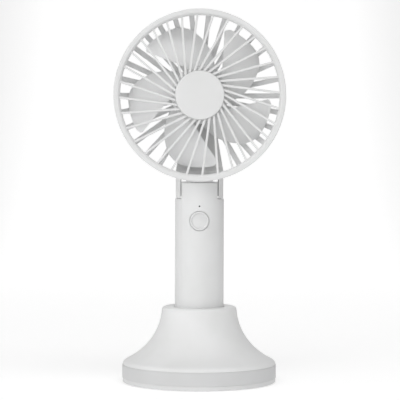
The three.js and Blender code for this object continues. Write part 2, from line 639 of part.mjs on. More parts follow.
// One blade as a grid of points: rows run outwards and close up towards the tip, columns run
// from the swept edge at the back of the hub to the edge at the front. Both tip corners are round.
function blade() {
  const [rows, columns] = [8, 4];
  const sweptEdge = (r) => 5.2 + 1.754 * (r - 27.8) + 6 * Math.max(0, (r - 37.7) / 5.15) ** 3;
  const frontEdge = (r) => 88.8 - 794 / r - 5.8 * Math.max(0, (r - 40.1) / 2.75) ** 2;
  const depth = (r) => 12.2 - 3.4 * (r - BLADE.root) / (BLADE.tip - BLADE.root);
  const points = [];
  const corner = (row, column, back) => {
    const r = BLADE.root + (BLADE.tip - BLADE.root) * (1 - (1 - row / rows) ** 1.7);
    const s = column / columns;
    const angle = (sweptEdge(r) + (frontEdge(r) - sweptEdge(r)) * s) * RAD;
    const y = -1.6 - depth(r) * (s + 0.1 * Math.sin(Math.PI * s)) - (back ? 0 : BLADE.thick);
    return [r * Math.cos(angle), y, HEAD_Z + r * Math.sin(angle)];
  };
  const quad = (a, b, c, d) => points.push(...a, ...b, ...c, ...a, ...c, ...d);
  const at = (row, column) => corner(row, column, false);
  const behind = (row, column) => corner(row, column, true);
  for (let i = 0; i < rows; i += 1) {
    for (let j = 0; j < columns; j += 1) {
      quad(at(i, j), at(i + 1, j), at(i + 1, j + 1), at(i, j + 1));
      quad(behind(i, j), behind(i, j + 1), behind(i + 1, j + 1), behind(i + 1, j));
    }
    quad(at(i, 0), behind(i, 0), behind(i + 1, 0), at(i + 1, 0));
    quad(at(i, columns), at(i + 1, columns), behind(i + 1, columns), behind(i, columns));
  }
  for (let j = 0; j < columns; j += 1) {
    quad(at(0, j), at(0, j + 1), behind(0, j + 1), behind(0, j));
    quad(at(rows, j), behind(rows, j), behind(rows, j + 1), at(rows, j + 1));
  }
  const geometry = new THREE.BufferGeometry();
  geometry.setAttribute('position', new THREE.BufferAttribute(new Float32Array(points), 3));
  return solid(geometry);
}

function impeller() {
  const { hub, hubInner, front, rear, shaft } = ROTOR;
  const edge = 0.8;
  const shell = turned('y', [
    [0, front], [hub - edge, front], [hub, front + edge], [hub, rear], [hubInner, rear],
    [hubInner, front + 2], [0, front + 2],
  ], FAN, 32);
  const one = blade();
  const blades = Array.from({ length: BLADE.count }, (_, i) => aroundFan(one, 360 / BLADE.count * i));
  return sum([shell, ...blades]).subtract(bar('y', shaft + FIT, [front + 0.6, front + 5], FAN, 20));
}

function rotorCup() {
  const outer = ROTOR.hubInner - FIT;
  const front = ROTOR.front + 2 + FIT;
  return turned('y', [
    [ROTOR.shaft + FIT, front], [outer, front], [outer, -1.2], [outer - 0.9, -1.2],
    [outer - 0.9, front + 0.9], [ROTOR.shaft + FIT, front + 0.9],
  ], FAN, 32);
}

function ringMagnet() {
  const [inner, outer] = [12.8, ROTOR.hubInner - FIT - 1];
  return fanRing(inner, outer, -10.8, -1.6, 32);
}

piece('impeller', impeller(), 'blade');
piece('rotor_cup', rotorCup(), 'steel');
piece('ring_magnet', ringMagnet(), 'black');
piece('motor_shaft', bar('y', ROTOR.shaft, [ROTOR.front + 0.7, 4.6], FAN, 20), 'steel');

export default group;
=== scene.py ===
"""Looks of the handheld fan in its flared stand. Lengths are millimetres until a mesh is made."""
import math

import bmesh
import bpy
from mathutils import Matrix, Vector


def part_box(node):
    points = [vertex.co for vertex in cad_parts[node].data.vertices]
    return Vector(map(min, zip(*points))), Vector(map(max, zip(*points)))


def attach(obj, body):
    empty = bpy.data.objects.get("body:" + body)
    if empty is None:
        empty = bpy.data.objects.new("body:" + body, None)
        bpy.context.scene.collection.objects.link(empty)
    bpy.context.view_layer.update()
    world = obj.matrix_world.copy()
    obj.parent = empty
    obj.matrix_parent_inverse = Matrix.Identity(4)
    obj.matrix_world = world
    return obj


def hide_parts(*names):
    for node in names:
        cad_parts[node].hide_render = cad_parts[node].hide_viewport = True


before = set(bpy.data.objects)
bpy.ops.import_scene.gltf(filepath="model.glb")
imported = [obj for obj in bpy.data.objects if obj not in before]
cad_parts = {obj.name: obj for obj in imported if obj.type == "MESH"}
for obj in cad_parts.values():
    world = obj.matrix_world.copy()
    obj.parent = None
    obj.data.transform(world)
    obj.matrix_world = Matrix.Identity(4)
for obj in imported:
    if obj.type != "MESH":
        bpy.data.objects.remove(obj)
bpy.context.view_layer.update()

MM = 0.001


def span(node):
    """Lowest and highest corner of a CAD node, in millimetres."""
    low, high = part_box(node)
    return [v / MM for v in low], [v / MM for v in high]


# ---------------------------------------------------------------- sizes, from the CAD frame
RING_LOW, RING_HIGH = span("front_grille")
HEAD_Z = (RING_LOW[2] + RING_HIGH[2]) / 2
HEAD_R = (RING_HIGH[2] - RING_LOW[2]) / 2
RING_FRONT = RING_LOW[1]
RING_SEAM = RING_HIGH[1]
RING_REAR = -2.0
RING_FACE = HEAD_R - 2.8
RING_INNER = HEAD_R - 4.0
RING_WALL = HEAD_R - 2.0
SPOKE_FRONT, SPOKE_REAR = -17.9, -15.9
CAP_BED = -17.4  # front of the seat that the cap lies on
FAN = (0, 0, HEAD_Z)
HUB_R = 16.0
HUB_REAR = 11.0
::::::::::
### [WHAT IS NEEDED]
Everything from the line containing "piece('impeller', impeller(), 'blade');" down to the line containing "points = [vertex.co" should be retyped exactly, both lines included, and nothing more.

### [TASK OUTPUT]
piece('impeller', impeller(), 'blade');
piece('rotor_cup', rotorCup(), 'steel');
piece('ring_magnet', ringMagnet(), 'black');
piece('motor_shaft', bar('y', ROTOR.shaft, [ROTOR.front + 0.7, 4.6], FAN, 20), 'steel');

export default group;
=== scene.py ===
"""Looks of the handheld fan in its flared stand. Lengths are millimetres until a mesh is made."""
import math

import bmesh
import bpy
from mathutils import Matrix, Vector


def part_box(node):
    points = [vertex.co for vertex in cad_parts[node].data.vertices]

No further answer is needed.